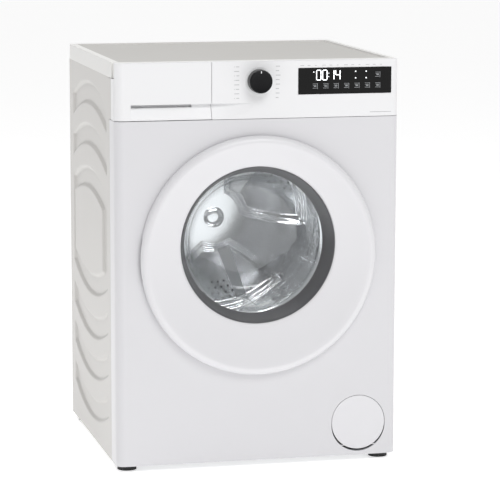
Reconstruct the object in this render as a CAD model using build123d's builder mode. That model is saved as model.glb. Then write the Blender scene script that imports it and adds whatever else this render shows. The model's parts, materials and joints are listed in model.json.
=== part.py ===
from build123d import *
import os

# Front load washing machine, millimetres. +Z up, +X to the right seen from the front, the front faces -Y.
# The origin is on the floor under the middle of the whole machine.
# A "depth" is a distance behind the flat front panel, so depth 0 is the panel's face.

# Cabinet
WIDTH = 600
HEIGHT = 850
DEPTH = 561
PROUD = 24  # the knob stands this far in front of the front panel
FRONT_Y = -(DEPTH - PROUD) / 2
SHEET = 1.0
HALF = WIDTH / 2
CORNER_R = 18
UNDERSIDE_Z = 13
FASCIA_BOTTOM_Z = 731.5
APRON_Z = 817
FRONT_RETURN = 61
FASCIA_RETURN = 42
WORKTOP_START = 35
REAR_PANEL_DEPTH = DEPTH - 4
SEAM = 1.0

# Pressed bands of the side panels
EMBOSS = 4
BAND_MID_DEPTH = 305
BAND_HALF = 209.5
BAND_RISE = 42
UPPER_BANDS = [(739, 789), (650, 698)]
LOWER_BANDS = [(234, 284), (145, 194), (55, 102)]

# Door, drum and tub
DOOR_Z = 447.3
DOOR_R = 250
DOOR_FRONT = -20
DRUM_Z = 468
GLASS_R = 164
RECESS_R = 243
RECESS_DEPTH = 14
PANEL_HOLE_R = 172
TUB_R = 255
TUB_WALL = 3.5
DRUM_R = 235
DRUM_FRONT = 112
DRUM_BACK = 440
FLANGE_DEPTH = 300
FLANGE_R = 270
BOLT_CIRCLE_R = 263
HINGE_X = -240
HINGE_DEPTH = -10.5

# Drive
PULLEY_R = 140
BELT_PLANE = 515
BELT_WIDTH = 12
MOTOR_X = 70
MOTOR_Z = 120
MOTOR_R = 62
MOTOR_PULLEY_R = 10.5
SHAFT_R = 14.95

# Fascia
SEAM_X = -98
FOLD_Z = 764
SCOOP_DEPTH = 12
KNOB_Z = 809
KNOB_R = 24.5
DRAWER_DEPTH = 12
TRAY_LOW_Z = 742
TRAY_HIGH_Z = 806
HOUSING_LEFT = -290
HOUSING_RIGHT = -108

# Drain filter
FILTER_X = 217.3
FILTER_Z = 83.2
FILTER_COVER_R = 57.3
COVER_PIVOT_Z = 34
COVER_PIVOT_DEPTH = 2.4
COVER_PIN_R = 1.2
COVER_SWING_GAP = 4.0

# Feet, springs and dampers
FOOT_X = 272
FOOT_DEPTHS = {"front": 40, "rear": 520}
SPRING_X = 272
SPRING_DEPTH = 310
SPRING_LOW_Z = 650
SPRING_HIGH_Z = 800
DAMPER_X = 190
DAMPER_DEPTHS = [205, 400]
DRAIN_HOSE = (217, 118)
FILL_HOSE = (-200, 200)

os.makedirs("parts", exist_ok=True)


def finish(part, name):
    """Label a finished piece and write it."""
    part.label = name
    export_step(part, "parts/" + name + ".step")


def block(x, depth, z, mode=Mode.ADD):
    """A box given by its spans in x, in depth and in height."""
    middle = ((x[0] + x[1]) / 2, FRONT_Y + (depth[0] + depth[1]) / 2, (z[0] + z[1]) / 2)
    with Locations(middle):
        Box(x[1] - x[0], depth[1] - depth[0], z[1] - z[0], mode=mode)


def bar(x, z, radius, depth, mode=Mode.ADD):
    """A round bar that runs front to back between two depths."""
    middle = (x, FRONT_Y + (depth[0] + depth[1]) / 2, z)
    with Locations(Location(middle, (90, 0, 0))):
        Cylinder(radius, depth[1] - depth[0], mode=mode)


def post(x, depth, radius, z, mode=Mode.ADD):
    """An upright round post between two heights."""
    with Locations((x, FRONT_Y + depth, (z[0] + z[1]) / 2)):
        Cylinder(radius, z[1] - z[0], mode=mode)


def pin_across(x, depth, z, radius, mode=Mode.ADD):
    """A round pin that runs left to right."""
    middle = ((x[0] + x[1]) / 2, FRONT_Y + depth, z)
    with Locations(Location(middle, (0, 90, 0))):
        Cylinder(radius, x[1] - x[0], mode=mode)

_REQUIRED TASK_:
Print the material once more, exactly.

_RESPONSE_:
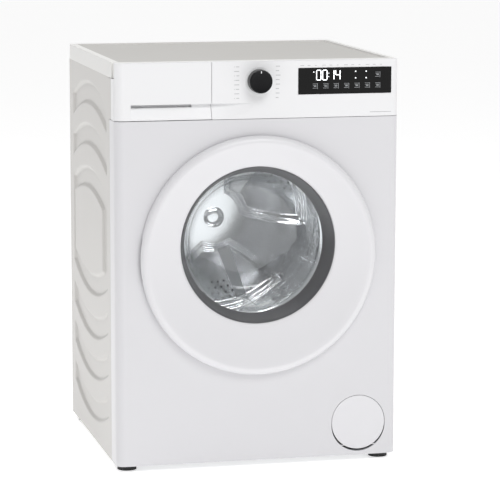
Reconstruct the object in this render as a CAD model using build123d's builder mode. That model is saved as model.glb. Then write the Blender scene script that imports it and adds whatever else this render shows. The model's parts, materials and joints are listed in model.json.
=== part.py ===
from build123d import *
import os

# Front load washing machine, millimetres. +Z up, +X to the right seen from the front, the front faces -Y.
# The origin is on the floor under the middle of the whole machine.
# A "depth" is a distance behind the flat front panel, so depth 0 is the panel's face.

# Cabinet
WIDTH = 600
HEIGHT = 850
DEPTH = 561
PROUD = 24  # the knob stands this far in front of the front panel
FRONT_Y = -(DEPTH - PROUD) / 2
SHEET = 1.0
HALF = WIDTH / 2
CORNER_R = 18
UNDERSIDE_Z = 13
FASCIA_BOTTOM_Z = 731.5
APRON_Z = 817
FRONT_RETURN = 61
FASCIA_RETURN = 42
WORKTOP_START = 35
REAR_PANEL_DEPTH = DEPTH - 4
SEAM = 1.0

# Pressed bands of the side panels
EMBOSS = 4
BAND_MID_DEPTH = 305
BAND_HALF = 209.5
BAND_RISE = 42
UPPER_BANDS = [(739, 789), (650, 698)]
LOWER_BANDS = [(234, 284), (145, 194), (55, 102)]

# Door, drum and tub
DOOR_Z = 447.3
DOOR_R = 250
DOOR_FRONT = -20
DRUM_Z = 468
GLASS_R = 164
RECESS_R = 243
RECESS_DEPTH = 14
PANEL_HOLE_R = 172
TUB_R = 255
TUB_WALL = 3.5
DRUM_R = 235
DRUM_FRONT = 112
DRUM_BACK = 440
FLANGE_DEPTH = 300
FLANGE_R = 270
BOLT_CIRCLE_R = 263
HINGE_X = -240
HINGE_DEPTH = -10.5

# Drive
PULLEY_R = 140
BELT_PLANE = 515
BELT_WIDTH = 12
MOTOR_X = 70
MOTOR_Z = 120
MOTOR_R = 62
MOTOR_PULLEY_R = 10.5
SHAFT_R = 14.95

# Fascia
SEAM_X = -98
FOLD_Z = 764
SCOOP_DEPTH = 12
KNOB_Z = 809
KNOB_R = 24.5
DRAWER_DEPTH = 12
TRAY_LOW_Z = 742
TRAY_HIGH_Z = 806
HOUSING_LEFT = -290
HOUSING_RIGHT = -108

# Drain filter
FILTER_X = 217.3
FILTER_Z = 83.2
FILTER_COVER_R = 57.3
COVER_PIVOT_Z = 34
COVER_PIVOT_DEPTH = 2.4
COVER_PIN_R = 1.2
COVER_SWING_GAP = 4.0

# Feet, springs and dampers
FOOT_X = 272
FOOT_DEPTHS = {"front": 40, "rear": 520}
SPRING_X = 272
SPRING_DEPTH = 310
SPRING_LOW_Z = 650
SPRING_HIGH_Z = 800
DAMPER_X = 190
DAMPER_DEPTHS = [205, 400]
DRAIN_HOSE = (217, 118)
FILL_HOSE = (-200, 200)

os.makedirs("parts", exist_ok=True)


def finish(part, name):
    """Label a finished piece and write it."""
    part.label = name
    export_step(part, "parts/" + name + ".step")


def block(x, depth, z, mode=Mode.ADD):
    """A box given by its spans in x, in depth and in height."""
    middle = ((x[0] + x[1]) / 2, FRONT_Y + (depth[0] + depth[1]) / 2, (z[0] + z[1]) / 2)
    with Locations(middle):
        Box(x[1] - x[0], depth[1] - depth[0], z[1] - z[0], mode=mode)


def bar(x, z, radius, depth, mode=Mode.ADD):
    """A round bar that runs front to back between two depths."""
    middle = (x, FRONT_Y + (depth[0] + depth[1]) / 2, z)
    with Locations(Location(middle, (90, 0, 0))):
        Cylinder(radius, depth[1] - depth[0], mode=mode)


def post(x, depth, radius, z, mode=Mode.ADD):
    """An upright round post between two heights."""
    with Locations((x, FRONT_Y + depth, (z[0] + z[1]) / 2)):
        Cylinder(radius, z[1] - z[0], mode=mode)


def pin_across(x, depth, z, radius, mode=Mode.ADD):
    """A round pin that runs left to right."""
    middle = ((x[0] + x[1]) / 2, FRONT_Y + depth, z)
    with Locations(Location(middle, (0, 90, 0))):
        Cylinder(radius, x[1] - x[0], mode=mode)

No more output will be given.